Gather the lines from the material that contain "into".

▽

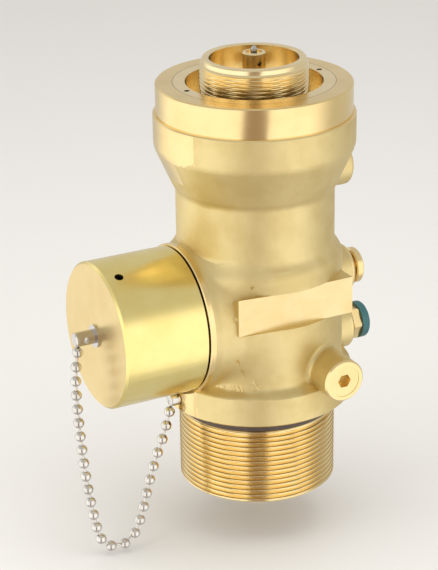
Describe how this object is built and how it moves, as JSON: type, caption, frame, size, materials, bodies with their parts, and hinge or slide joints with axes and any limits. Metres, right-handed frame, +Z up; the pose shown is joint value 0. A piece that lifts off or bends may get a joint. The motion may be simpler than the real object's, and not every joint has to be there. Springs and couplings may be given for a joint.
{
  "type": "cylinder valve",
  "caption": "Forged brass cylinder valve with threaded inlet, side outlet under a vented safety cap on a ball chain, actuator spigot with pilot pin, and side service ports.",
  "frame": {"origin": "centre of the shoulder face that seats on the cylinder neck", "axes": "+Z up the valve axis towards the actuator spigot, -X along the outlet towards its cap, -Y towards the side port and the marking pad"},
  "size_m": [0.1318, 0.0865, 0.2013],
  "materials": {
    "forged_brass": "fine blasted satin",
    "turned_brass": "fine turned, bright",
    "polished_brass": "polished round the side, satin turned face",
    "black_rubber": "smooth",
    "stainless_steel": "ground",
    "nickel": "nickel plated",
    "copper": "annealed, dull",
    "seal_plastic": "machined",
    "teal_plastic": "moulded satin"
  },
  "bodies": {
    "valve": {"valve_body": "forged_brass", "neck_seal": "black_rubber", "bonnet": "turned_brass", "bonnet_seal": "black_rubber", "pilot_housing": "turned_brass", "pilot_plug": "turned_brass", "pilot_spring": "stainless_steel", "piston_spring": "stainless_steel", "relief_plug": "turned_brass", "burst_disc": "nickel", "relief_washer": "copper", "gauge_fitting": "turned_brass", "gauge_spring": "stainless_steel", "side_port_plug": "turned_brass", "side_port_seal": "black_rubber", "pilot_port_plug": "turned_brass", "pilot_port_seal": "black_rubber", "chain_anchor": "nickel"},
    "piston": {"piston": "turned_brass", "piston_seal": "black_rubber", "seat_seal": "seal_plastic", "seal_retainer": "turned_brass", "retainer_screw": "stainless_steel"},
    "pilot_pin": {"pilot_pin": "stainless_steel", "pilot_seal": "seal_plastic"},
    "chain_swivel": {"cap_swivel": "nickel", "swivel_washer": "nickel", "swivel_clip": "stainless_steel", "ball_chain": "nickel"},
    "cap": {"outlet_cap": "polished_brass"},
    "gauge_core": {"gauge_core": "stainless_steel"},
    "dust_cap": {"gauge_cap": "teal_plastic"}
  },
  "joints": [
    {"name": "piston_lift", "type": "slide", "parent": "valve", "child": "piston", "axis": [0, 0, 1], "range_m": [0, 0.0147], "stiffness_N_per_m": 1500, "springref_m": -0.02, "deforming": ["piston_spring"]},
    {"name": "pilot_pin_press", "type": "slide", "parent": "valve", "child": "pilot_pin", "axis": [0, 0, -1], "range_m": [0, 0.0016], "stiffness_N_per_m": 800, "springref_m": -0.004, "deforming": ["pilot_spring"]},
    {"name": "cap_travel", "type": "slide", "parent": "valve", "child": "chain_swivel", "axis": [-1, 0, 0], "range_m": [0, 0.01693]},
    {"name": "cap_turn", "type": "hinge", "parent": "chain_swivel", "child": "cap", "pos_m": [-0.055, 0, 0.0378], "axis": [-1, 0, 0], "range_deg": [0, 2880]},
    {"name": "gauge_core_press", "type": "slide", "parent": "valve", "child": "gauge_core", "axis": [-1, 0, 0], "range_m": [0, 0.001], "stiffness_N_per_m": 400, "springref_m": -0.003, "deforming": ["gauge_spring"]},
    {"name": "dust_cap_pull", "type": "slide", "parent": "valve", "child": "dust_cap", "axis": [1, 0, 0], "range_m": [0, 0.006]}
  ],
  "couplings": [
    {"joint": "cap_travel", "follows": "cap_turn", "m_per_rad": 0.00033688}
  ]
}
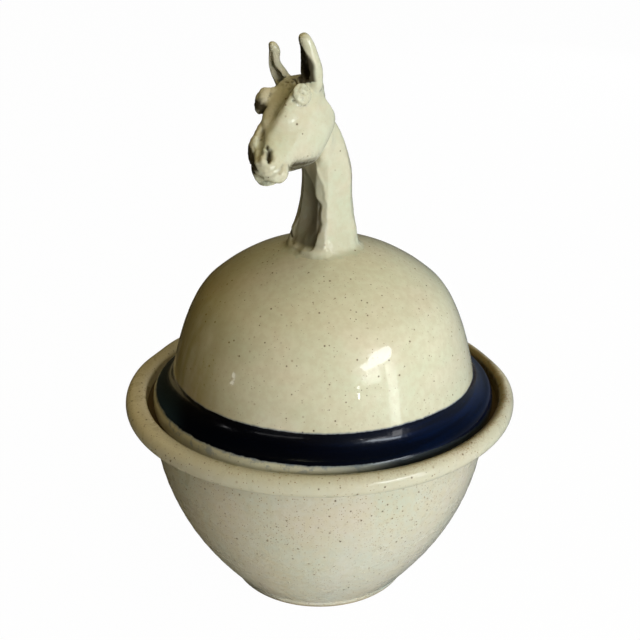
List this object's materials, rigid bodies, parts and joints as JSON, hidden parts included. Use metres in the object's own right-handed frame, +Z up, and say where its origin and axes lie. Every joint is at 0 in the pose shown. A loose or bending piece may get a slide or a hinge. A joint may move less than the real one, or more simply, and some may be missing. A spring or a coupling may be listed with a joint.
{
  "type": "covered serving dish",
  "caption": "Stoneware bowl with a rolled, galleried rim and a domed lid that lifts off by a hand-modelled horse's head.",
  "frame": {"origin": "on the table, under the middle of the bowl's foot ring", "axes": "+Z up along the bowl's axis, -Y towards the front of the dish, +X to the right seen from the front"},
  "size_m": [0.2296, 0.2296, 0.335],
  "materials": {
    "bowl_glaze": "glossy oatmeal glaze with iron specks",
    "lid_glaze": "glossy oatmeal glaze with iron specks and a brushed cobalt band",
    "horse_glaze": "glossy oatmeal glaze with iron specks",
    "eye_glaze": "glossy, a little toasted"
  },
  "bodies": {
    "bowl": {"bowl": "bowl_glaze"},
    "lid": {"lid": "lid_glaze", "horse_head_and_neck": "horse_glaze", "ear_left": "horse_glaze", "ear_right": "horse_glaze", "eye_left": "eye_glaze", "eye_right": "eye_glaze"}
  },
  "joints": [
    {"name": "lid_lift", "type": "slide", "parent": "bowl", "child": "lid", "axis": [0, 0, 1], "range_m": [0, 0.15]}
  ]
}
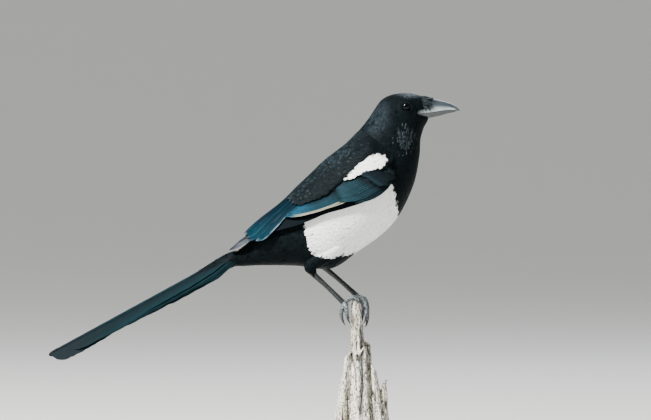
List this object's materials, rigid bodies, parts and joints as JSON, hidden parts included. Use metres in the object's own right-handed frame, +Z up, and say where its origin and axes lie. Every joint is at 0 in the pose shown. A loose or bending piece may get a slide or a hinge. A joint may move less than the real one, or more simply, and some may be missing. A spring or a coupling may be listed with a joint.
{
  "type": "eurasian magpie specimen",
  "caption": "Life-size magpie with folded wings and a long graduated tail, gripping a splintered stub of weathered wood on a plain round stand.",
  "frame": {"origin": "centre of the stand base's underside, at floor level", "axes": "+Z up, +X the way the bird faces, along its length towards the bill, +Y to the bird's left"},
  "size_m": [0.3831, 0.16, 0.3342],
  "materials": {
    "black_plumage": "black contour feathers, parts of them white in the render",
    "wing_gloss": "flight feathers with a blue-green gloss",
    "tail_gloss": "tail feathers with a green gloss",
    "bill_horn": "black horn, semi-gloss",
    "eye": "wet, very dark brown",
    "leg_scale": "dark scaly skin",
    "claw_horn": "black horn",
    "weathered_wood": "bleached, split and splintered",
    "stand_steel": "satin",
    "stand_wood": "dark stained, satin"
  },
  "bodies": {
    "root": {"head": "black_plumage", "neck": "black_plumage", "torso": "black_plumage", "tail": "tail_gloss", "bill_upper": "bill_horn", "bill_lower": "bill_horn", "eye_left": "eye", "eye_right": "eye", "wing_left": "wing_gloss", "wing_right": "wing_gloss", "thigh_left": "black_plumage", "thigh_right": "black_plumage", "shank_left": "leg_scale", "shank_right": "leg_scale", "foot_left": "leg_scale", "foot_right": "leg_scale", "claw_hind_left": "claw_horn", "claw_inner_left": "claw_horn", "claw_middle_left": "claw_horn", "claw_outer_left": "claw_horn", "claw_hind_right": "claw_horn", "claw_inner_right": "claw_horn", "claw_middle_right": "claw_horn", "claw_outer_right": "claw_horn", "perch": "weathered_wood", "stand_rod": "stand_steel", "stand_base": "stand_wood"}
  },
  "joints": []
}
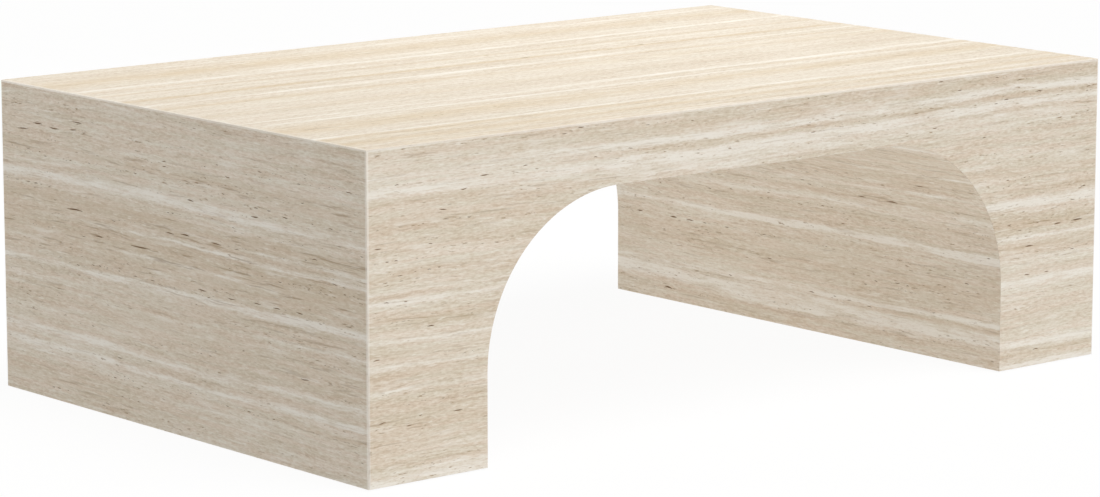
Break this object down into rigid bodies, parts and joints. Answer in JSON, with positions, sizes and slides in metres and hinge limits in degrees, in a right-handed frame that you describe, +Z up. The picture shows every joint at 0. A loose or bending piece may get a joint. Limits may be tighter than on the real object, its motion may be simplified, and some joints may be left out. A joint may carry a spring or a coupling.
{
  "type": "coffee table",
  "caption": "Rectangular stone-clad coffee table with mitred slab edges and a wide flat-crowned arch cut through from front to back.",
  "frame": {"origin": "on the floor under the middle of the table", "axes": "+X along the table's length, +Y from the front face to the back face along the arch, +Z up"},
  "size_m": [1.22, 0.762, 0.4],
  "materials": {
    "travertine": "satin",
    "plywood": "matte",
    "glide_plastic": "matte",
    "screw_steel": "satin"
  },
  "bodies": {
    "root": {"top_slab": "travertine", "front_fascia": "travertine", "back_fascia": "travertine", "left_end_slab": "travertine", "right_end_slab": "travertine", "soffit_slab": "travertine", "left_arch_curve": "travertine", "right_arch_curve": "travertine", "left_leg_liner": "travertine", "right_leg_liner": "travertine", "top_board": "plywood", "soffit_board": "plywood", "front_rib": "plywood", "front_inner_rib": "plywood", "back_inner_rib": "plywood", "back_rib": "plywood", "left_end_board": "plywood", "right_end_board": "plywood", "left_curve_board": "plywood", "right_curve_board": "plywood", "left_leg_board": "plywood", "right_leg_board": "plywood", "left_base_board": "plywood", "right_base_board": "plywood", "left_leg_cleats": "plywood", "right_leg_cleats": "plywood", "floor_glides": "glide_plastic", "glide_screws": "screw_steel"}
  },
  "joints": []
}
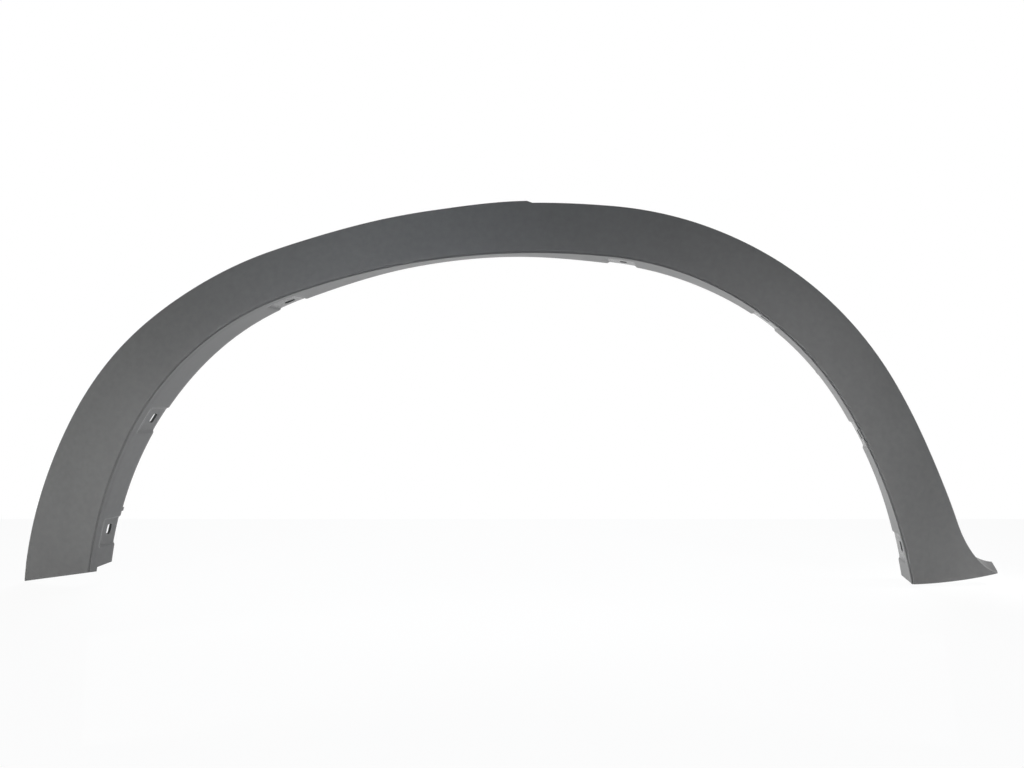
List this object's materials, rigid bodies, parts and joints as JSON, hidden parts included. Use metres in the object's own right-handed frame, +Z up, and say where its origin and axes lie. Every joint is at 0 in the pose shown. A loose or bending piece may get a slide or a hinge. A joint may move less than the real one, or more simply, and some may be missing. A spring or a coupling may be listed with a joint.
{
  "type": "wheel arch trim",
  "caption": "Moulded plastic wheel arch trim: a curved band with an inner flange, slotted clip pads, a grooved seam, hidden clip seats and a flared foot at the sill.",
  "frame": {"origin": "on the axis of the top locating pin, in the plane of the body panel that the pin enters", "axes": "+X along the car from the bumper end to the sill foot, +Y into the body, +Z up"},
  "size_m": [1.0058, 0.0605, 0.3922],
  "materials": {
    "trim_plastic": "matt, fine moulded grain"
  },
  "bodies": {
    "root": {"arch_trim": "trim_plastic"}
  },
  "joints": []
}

△

**Exercise output**
Break this object down into rigid bodies, parts and joints. Answer in JSON, with positions, sizes and slides in metres and hinge limits in degrees, in a right-handed frame that you describe, +Z up. The picture shows every joint at 0. A loose or bending piece may get a joint. Limits may be tighter than on the real object, its motion may be simplified, and some joints may be left out. A joint may carry a spring or a coupling.
  "frame": {"origin": "on the axis of the top locating pin, in the plane of the body panel that the pin enters", "axes": "+X along the car from the bumper end to the sill foot, +Y into the body, +Z up"},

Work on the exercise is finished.